### WHAT THIS TASK INVOLVES
Report the number of lines containing "bodies", with no other words.

### DATA SECTION
☆ ☆ ☆

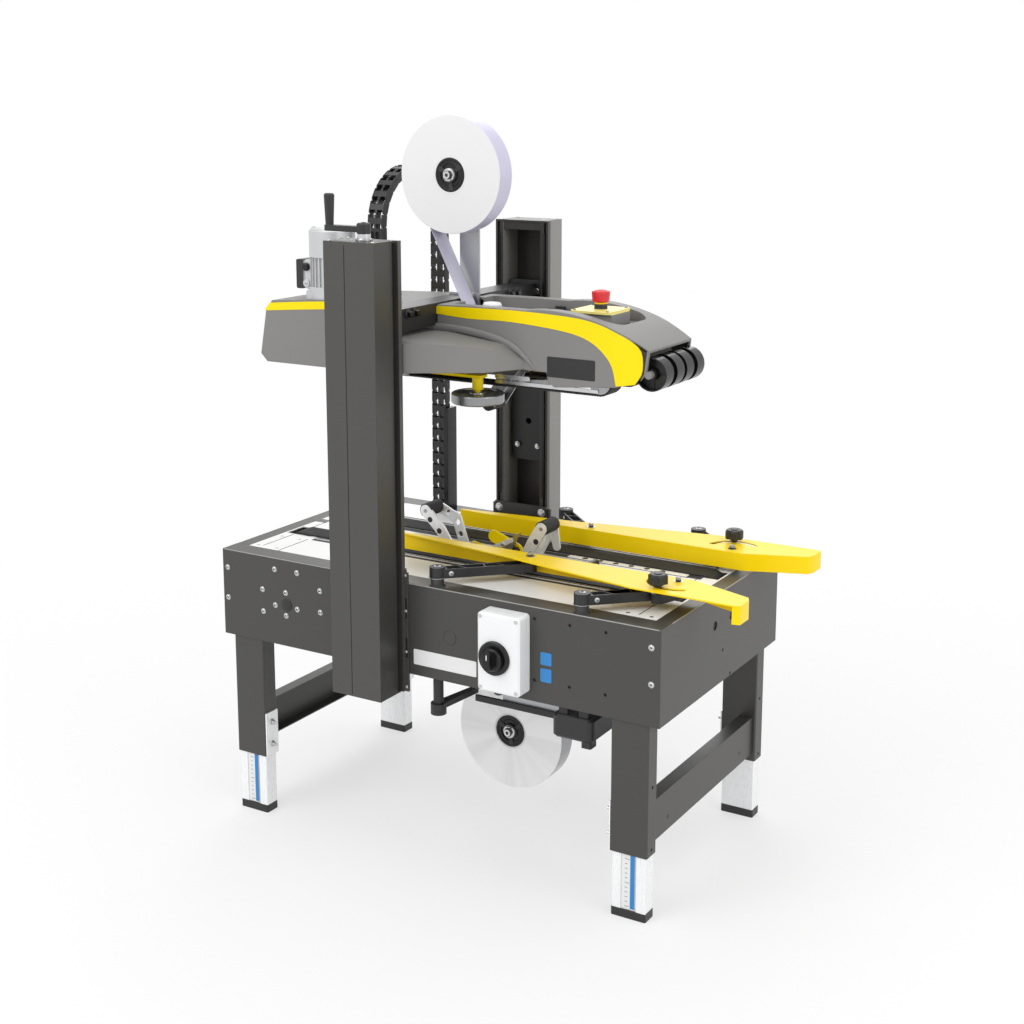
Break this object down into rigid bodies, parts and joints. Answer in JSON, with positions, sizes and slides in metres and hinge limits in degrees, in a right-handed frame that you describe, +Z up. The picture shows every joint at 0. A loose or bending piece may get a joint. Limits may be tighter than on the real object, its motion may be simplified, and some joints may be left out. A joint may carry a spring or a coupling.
{
  "type": "carton sealer",
  "caption": "Carton sealing machine with a low belt bed, linked yellow side guides, two columns and a height-adjustable top head carrying tape reels above and below the carton path.",
  "frame": {"origin": "floor level, centre of the whole machine's bounding box with the guides and head as set in the picture", "axes": "+X towards the carton infeed along the belts, +Y across the bed away from the switch box, +Z up"},
  "size_m": [1.258, 0.764, 1.587],
  "materials": {
    "panel_paint": "matt dark grey powder coat",
    "column_paint": "satin dark grey anodised and painted profile",
    "deck_steel": "smooth pale grey plate",
    "belt_rubber": "ribbed black belt",
    "bare_steel": "bright zinc",
    "aluminium": "plain extruded",
    "cover_plastic": "grained grey moulding",
    "black_plastic": "matt black moulding",
    "white_plastic": "white enclosure",
    "yellow_paint": "glossy yellow powder coat",
    "red_plastic": "red button",
    "tape_film": "white wound film"
  },
  "bodies": {
    "frame": {"bed_side_near": "panel_paint", "bed_side_far": "panel_paint", "bed_end_left": "panel_paint", "bed_end_right": "panel_paint", "deck_plate": "deck_steel", "belt_lower_near": "belt_rubber", "belt_lower_far": "belt_rubber", "leg_frame_left": "panel_paint", "leg_frame_right": "panel_paint", "leg_near_left": "aluminium", "leg_far_left": "aluminium", "leg_near_right": "aluminium", "leg_far_right": "aluminium", "column_near": "column_paint", "column_far": "column_paint", "switch_box": "white_plastic", "tool_tray": "black_plastic", "tape_head_lower": "bare_steel", "chain_loop": "black_plastic"},
    "head": {"head_cover": "cover_plastic", "head_beam": "panel_paint", "belt_upper_near": "belt_rubber", "belt_upper_far": "belt_rubber", "tape_head_upper": "bare_steel", "squeeze_arm_near": "yellow_paint", "squeeze_arm_far": "yellow_paint", "gear_motor": "aluminium", "stop_base": "yellow_paint", "tape_web": "tape_film", "chain_run": "black_plastic"},
    "switch_knob": {"switch_knob": "black_plastic"},
    "guide_arm_near_left": {"guide_arm_near_left": "black_plastic"},
    "guide_arm_near_right": {"guide_arm_near_right": "black_plastic"},
    "guide_arm_far_left": {"guide_arm_far_left": "black_plastic"},
    "guide_arm_far_right": {"guide_arm_far_right": "black_plastic"},
    "guide_near": {"guide_near": "yellow_paint"},
    "guide_far": {"guide_far": "yellow_paint"},
    "roller_arm_left": {"roller_arm_left": "bare_steel"},
    "roller_arm_right": {"roller_arm_right": "bare_steel"},
    "roller_arm_upper": {"roller_arm_upper": "bare_steel"},
    "reel_lower": {"reel_lower": "tape_film"},
    "reel_upper": {"reel_upper": "tape_film"},
    "squeeze_roller_near": {"squeeze_roller_near": "bare_steel"},
    "squeeze_roller_far": {"squeeze_roller_far": "bare_steel"},
    "nose_wheels": {"nose_wheels": "black_plastic"},
    "stop_button": {"stop_button": "red_plastic"},
    "crank": {"crank": "black_plastic"}
  },
  "joints": [
    {"name": "head_height", "type": "slide", "parent": "frame", "child": "head", "axis": [0, 0, 1], "range_m": [-0.26, 0.085], "deforming": ["chain_run"]},
    {"name": "crank_turn", "type": "hinge", "parent": "frame", "child": "crank", "pos_m": [-0.158, -0.34, 1.35], "axis": [0, 0, 1], "continuous": true},
    {"name": "near_left_arm_swing", "type": "hinge", "parent": "frame", "child": "guide_arm_near_left", "pos_m": [-0.029, -0.277, 0.637], "axis": [0, 0, 1], "range_deg": [-38, 32]},
    {"name": "near_right_arm_swing", "type": "hinge", "parent": "frame", "child": "guide_arm_near_right", "pos_m": [0.316, -0.277, 0.637], "axis": [0, 0, 1], "range_deg": [-38, 32]},
    {"name": "near_guide_turn", "type": "hinge", "parent": "guide_arm_near_left", "child": "guide_near", "pos_m": [0.114, -0.136, 0.65], "axis": [0, 0, 1], "range_deg": [-32, 38]},
    {"name": "far_left_arm_swing", "type": "hinge", "parent": "frame", "child": "guide_arm_far_left", "pos_m": [-0.029, 0.277, 0.637], "axis": [0, 0, 1], "range_deg": [-32, 38]},
    {"name": "far_right_arm_swing", "type": "hinge", "parent": "frame", "child": "guide_arm_far_right", "pos_m": [0.316, 0.277, 0.637], "axis": [0, 0, 1], "range_deg": [-32, 38]},
    {"name": "far_guide_turn", "type": "hinge", "parent": "guide_arm_far_left", "child": "guide_far", "pos_m": [0.114, 0.136, 0.65], "axis": [0, 0, 1], "range_deg": [-38, 32]},
    {"name": "reel_upper_spin", "type": "hinge", "parent": "head", "child": "reel_upper", "pos_m": [-0.156, 0, 1.459], "axis": [0, 1, 0], "continuous": true},
    {"name": "reel_lower_spin", "type": "hinge", "parent": "frame", "child": "reel_lower", "pos_m": [-0.003, 0, 0.21], "axis": [0, 1, 0], "continuous": true},
    {"name": "nose_wheels_spin", "type": "hinge", "parent": "head", "child": "nose_wheels", "pos_m": [0.369, 0, 1.075], "axis": [0, 1, 0], "continuous": true},
    {"name": "squeeze_roller_near_spin", "type": "hinge", "parent": "head", "child": "squeeze_roller_near", "pos_m": [-0.02, -0.13, 0.992], "axis": [0, 0, 1], "continuous": true},
    {"name": "squeeze_roller_far_spin", "type": "hinge", "parent": "head", "child": "squeeze_roller_far", "pos_m": [-0.02, 0.13, 0.992], "axis": [0, 0, 1], "continuous": true},
    {"name": "roller_arm_left_swing", "type": "hinge", "parent": "frame", "child": "roller_arm_left", "pos_m": [-0.149, 0, 0.6], "axis": [0, 1, 0], "range_deg": [-50, 0], "stiffness_Nm_per_rad": 3, "springref_deg": 20.05},
    {"name": "roller_arm_right_swing", "type": "hinge", "parent": "frame", "child": "roller_arm_right", "pos_m": [0.026, 0, 0.6], "axis": [0, 1, 0], "range_deg": [0, 50]},
    {"name": "roller_arm_upper_swing", "type": "hinge", "parent": "head", "child": "roller_arm_upper", "pos_m": [0.011, 0, 1.06], "axis": [0, 1, 0], "range_deg": [0, 55], "stiffness_Nm_per_rad": 3, "springref_deg": -17.19},
    {"name": "stop_button_press", "type": "slide", "parent": "head", "child": "stop_button", "axis": [0, 0, 1], "range_m": [-0.006, 0], "stiffness_N_per_m": 800, "springref_m": 0.004},
    {"name": "switch_knob_turn", "type": "hinge", "parent": "frame", "child": "switch_knob", "pos_m": [0.151, -0.35, 0.512], "axis": [0, 1, 0], "range_deg": [0, 90]}
  ],
  "couplings": [
    {"joint": "near_right_arm_swing", "follows": "near_left_arm_swing", "ratio": 1},
    {"joint": "near_guide_turn", "follows": "near_left_arm_swing", "ratio": -1},
    {"joint": "far_left_arm_swing", "follows": "near_left_arm_swing", "ratio": -1},
    {"joint": "far_right_arm_swing", "follows": "near_left_arm_swing", "ratio": -1},
    {"joint": "far_guide_turn", "follows": "near_left_arm_swing", "ratio": 1},
    {"joint": "roller_arm_right_swing", "follows": "roller_arm_left_swing", "ratio": -1}
  ]
}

☆ ☆ ☆

### RESULT OF THIS TASK
2